_Information supplied:_
+-------+

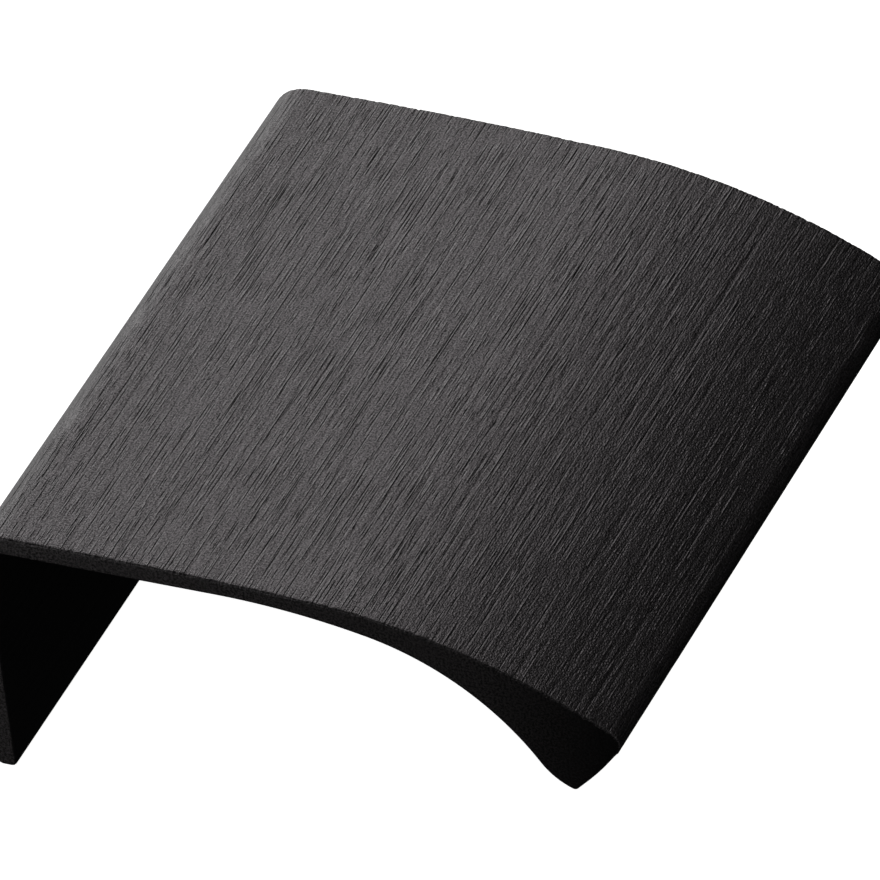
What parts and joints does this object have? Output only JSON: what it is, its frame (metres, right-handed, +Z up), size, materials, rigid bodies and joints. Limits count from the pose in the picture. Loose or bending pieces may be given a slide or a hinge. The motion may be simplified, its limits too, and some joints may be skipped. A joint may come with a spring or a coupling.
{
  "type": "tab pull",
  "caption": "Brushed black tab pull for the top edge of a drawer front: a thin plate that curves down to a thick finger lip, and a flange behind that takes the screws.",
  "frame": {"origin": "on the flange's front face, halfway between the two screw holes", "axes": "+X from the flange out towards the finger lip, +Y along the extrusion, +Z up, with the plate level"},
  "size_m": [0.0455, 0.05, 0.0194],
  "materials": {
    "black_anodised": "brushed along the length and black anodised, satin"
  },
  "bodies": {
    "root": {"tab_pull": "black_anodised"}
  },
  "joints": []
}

+-------+

_Brief:_ Copy every line above that includes the string "frame".

_Solution for this problem:_
What parts and joints does this object have? Output only JSON: what it is, its frame (metres, right-handed, +Z up), size, materials, rigid bodies and joints. Limits count from the pose in the picture. Loose or bending pieces may be given a slide or a hinge. The motion may be simplified, its limits too, and some joints may be skipped. A joint may come with a spring or a coupling.
  "frame": {"origin": "on the flange's front face, halfway between the two screw holes", "axes": "+X from the flange out towards the finger lip, +Y along the extrusion, +Z up, with the plate level"},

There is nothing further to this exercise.